Financial modeling requirements: Project costs across 36 months with three growth scenarios (conservative, moderate, aggressive). Include all variable costs tied to player volume, transaction counts, and GGR tiers. When you analyze software costs and pricing structures, build models that reflect scaling realities.
The Pattern Behind All Seven Mistakes
Notice the common thread? Every mistake stems from accepting surface-level information during vendor selection. Sales materials highlight benefits. Your job is excavating limitations, exceptions, and edge cases where costs balloon.
Successful casino operators treat software selection like M&A due diligence. You're not buying a product - you're entering a multi-year operational dependency. One provider controls your player experience, revenue collection, regulatory compliance, and exit options.
Decision-making framework that prevents these mistakes:
- Documentation phase (2-3 weeks): Collect technical specs, pricing breakdowns, SLA terms, integration requirements from 4-6 providers
- Technical validation (1-2 weeks): Your development team reviews APIs, runs compatibility tests, estimates integration hours
- Reference calls (1 week): Interview 3-4 current customers of each provider (ask about problems, not benefits)
- Cost modeling (1 week): Build 36-month projections with all variables, compare true total cost of ownership
- Contract negotiation (2-4 weeks): Address every item from mistakes 1-7 with specific contractual protections
This takes 7-10 weeks.
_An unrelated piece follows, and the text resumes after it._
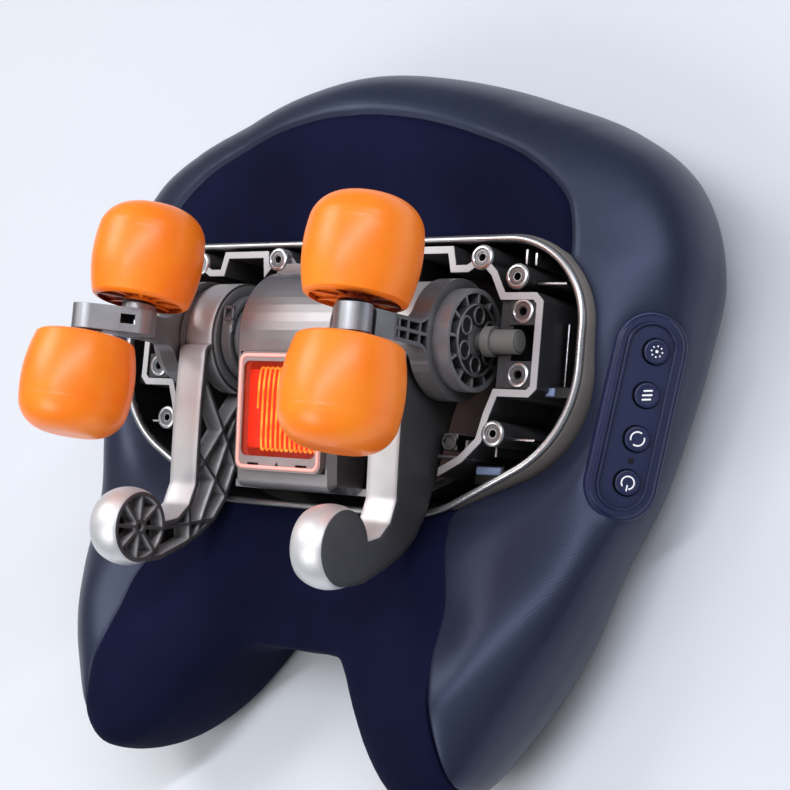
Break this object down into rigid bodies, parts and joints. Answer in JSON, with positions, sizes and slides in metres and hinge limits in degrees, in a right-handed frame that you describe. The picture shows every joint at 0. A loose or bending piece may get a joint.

Sounds long. Know what takes longer? Unwinding a bad software contract, migrating platforms mid-operation, and rebuilding player trust after technical failures.
The operators who skip this process are the ones calling me six months later asking how to fix $100K+ problems. The operators who invest these 10 weeks upfront? They're the ones scaling profitably while competitors struggle with platform limitations.
Your move: treat software selection as the business-critical decision it actually is. Or budget for expensive mistakes later.